Everything from the first line down to the line containing "ribbon doubled end" should be reproduced exactly; please include nothing else.

# Source data start

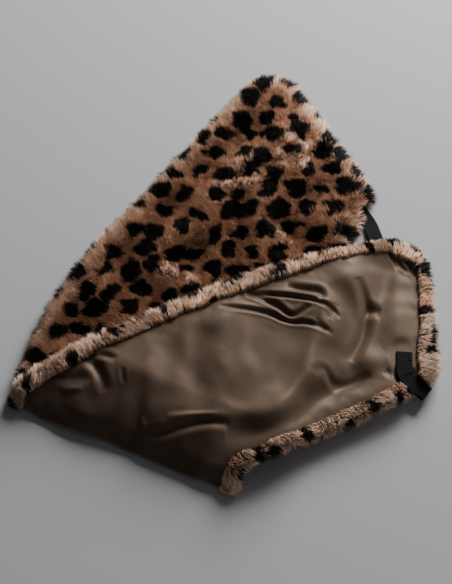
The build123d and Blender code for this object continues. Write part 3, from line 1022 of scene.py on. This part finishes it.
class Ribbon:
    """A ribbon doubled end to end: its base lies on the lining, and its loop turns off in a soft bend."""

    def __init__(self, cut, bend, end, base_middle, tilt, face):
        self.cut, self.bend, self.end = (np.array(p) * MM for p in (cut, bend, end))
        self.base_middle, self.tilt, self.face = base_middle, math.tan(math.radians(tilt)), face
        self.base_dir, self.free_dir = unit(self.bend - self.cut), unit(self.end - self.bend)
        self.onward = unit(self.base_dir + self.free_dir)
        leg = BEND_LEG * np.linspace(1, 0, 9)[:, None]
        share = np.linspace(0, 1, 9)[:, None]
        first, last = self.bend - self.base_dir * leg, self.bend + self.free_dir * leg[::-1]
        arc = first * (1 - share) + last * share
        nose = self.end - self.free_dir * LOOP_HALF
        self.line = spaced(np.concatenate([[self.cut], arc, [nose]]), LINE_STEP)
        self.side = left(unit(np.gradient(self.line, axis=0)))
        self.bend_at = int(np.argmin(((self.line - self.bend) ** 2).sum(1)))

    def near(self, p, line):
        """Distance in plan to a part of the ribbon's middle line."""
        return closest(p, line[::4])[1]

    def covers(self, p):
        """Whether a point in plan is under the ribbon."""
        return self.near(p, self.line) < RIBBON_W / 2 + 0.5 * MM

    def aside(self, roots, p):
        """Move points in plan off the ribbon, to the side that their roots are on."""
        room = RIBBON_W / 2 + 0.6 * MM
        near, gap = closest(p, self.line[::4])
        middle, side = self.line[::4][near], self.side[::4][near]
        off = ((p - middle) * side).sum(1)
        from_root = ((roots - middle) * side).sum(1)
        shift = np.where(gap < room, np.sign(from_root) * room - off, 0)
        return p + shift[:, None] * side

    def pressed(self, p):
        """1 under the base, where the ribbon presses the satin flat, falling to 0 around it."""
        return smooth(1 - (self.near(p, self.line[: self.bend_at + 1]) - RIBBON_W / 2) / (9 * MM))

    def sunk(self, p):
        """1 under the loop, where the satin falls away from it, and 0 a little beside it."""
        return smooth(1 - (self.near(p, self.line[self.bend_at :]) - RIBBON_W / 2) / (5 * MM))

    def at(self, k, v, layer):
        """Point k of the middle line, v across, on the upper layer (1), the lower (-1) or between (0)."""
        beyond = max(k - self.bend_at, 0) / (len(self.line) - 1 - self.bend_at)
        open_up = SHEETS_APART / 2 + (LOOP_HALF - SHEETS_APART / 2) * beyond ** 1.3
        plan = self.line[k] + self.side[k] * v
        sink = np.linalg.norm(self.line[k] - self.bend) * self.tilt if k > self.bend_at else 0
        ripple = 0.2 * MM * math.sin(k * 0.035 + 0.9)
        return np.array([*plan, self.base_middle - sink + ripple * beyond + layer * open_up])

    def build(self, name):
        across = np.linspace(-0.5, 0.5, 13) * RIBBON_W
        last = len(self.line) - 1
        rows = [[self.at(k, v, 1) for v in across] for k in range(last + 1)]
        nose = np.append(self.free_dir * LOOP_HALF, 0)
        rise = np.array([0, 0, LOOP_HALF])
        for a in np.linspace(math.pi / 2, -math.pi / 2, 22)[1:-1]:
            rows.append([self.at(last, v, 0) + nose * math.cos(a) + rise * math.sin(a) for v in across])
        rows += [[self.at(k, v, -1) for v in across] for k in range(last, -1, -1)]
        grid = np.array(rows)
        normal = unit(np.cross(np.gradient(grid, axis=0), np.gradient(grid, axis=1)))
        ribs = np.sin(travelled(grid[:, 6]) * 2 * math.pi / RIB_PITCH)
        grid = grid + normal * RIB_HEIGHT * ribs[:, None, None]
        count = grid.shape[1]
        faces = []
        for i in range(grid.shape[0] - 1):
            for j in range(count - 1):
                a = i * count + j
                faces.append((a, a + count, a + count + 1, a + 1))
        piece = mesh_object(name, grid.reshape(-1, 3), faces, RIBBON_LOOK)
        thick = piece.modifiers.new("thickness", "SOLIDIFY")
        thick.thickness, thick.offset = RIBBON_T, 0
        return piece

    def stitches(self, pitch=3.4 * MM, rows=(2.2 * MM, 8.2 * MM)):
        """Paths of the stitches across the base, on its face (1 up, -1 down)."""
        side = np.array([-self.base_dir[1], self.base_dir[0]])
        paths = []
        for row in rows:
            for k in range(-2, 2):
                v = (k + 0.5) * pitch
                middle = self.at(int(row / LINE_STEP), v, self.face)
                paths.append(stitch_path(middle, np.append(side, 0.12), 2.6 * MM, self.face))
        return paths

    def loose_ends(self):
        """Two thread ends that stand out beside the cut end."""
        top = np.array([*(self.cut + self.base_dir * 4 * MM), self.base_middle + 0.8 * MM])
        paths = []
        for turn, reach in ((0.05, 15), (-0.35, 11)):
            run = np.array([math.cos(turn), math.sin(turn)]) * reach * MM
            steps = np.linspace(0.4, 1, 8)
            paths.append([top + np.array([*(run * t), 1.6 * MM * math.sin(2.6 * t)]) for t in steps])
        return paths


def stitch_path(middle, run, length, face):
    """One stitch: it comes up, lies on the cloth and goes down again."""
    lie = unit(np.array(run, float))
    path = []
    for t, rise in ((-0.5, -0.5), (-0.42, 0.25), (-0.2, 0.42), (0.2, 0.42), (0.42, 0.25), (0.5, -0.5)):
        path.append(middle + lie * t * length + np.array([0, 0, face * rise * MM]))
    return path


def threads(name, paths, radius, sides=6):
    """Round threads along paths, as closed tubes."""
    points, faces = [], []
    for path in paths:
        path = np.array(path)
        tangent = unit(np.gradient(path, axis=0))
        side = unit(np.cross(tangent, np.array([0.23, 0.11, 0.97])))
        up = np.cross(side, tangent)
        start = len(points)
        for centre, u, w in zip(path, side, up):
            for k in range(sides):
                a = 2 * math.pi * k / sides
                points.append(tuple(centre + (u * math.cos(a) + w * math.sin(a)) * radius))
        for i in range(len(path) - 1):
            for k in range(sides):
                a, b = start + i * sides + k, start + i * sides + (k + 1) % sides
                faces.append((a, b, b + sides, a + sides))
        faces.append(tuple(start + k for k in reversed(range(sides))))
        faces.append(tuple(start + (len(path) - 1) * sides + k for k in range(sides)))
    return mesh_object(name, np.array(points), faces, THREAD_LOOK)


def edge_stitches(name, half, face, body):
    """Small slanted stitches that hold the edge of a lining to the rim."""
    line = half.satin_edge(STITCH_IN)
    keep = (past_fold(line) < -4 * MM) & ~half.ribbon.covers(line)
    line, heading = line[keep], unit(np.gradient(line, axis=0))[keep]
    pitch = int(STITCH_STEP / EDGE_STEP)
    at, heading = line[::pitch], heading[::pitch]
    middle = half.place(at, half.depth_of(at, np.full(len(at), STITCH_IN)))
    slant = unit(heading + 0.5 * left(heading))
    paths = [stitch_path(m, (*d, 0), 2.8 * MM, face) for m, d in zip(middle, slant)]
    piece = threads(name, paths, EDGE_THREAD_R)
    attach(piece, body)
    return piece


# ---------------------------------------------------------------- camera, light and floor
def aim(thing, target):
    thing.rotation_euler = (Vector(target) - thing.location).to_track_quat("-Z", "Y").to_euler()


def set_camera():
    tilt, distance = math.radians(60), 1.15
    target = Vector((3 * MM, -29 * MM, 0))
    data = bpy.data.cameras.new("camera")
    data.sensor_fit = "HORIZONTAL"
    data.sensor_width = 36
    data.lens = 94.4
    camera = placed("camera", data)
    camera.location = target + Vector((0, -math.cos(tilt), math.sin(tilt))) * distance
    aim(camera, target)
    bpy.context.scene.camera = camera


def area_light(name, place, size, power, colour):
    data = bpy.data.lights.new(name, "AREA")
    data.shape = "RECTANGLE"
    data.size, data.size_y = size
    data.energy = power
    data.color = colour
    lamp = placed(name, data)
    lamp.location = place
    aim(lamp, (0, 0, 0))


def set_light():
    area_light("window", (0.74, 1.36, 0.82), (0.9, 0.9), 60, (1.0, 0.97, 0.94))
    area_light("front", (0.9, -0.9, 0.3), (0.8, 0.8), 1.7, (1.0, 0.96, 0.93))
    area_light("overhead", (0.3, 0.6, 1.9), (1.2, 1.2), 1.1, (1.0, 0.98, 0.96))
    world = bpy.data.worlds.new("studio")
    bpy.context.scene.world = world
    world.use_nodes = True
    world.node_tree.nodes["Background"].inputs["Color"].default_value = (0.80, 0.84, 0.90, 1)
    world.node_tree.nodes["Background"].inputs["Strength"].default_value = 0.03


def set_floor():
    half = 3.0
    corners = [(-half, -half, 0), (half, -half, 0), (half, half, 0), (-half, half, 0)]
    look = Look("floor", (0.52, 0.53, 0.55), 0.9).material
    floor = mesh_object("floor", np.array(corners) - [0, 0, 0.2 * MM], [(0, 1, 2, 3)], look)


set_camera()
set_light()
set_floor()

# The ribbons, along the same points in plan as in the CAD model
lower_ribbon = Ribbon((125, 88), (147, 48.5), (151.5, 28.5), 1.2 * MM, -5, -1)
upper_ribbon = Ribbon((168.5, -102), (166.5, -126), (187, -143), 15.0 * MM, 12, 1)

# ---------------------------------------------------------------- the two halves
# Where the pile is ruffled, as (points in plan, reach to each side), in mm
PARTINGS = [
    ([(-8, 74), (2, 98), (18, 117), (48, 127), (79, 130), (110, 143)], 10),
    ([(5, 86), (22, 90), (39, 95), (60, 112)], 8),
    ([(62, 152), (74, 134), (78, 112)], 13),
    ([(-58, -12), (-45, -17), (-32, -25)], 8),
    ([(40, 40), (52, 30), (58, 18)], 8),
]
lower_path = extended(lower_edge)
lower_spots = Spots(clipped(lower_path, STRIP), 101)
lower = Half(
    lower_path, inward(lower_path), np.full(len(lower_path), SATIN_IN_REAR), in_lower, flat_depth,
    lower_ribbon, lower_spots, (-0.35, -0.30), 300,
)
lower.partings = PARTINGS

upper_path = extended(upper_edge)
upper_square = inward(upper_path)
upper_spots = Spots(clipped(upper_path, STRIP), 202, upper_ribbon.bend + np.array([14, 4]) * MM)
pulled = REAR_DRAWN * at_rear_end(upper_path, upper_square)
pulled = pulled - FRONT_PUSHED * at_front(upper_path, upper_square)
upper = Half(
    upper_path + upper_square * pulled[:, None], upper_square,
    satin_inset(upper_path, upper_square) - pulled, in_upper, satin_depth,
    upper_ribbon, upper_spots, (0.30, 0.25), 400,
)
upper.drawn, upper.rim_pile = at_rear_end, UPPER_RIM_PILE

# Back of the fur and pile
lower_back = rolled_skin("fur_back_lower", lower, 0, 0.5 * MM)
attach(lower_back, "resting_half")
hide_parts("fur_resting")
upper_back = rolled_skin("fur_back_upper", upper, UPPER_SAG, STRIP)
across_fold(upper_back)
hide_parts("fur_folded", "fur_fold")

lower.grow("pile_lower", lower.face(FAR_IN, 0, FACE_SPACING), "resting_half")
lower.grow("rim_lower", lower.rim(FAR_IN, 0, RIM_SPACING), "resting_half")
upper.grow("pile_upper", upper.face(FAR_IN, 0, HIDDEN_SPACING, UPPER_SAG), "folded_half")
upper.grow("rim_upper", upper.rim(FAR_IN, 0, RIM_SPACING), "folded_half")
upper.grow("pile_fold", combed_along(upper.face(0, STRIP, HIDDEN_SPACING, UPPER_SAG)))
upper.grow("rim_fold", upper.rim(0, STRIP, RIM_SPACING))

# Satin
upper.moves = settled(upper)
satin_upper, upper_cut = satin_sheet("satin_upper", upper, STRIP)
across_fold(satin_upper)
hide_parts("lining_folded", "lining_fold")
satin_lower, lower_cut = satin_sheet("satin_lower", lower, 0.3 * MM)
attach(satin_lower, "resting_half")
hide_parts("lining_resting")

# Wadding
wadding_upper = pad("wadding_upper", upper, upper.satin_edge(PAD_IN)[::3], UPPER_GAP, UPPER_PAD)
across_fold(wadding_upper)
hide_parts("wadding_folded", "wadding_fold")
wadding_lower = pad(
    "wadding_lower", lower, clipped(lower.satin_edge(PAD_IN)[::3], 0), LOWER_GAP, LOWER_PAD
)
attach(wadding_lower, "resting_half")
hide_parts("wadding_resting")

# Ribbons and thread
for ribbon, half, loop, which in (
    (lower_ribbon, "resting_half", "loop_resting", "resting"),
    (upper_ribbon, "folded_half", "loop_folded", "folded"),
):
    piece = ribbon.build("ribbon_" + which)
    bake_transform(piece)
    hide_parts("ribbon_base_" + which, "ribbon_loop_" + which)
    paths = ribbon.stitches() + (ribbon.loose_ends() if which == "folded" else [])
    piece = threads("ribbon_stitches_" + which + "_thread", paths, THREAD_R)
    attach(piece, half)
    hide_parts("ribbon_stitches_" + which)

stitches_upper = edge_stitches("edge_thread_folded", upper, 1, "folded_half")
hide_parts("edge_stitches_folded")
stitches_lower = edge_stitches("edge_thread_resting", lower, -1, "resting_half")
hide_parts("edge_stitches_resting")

# Source data end

Solution to the problem:
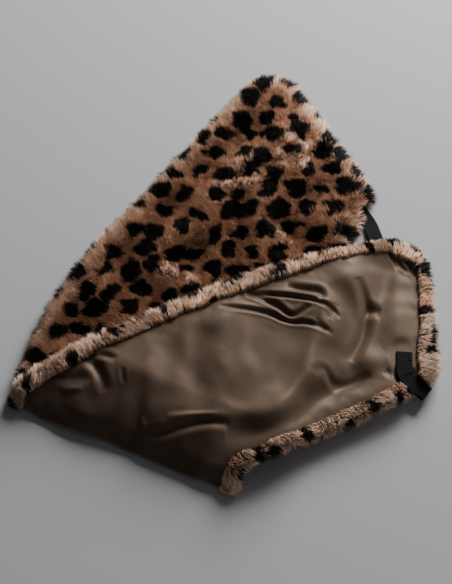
The build123d and Blender code for this object continues. Write part 3, from line 1022 of scene.py on. This part finishes it.
class Ribbon:
    """A ribbon doubled end to end: its base lies on the lining, and its loop turns off in a soft bend."""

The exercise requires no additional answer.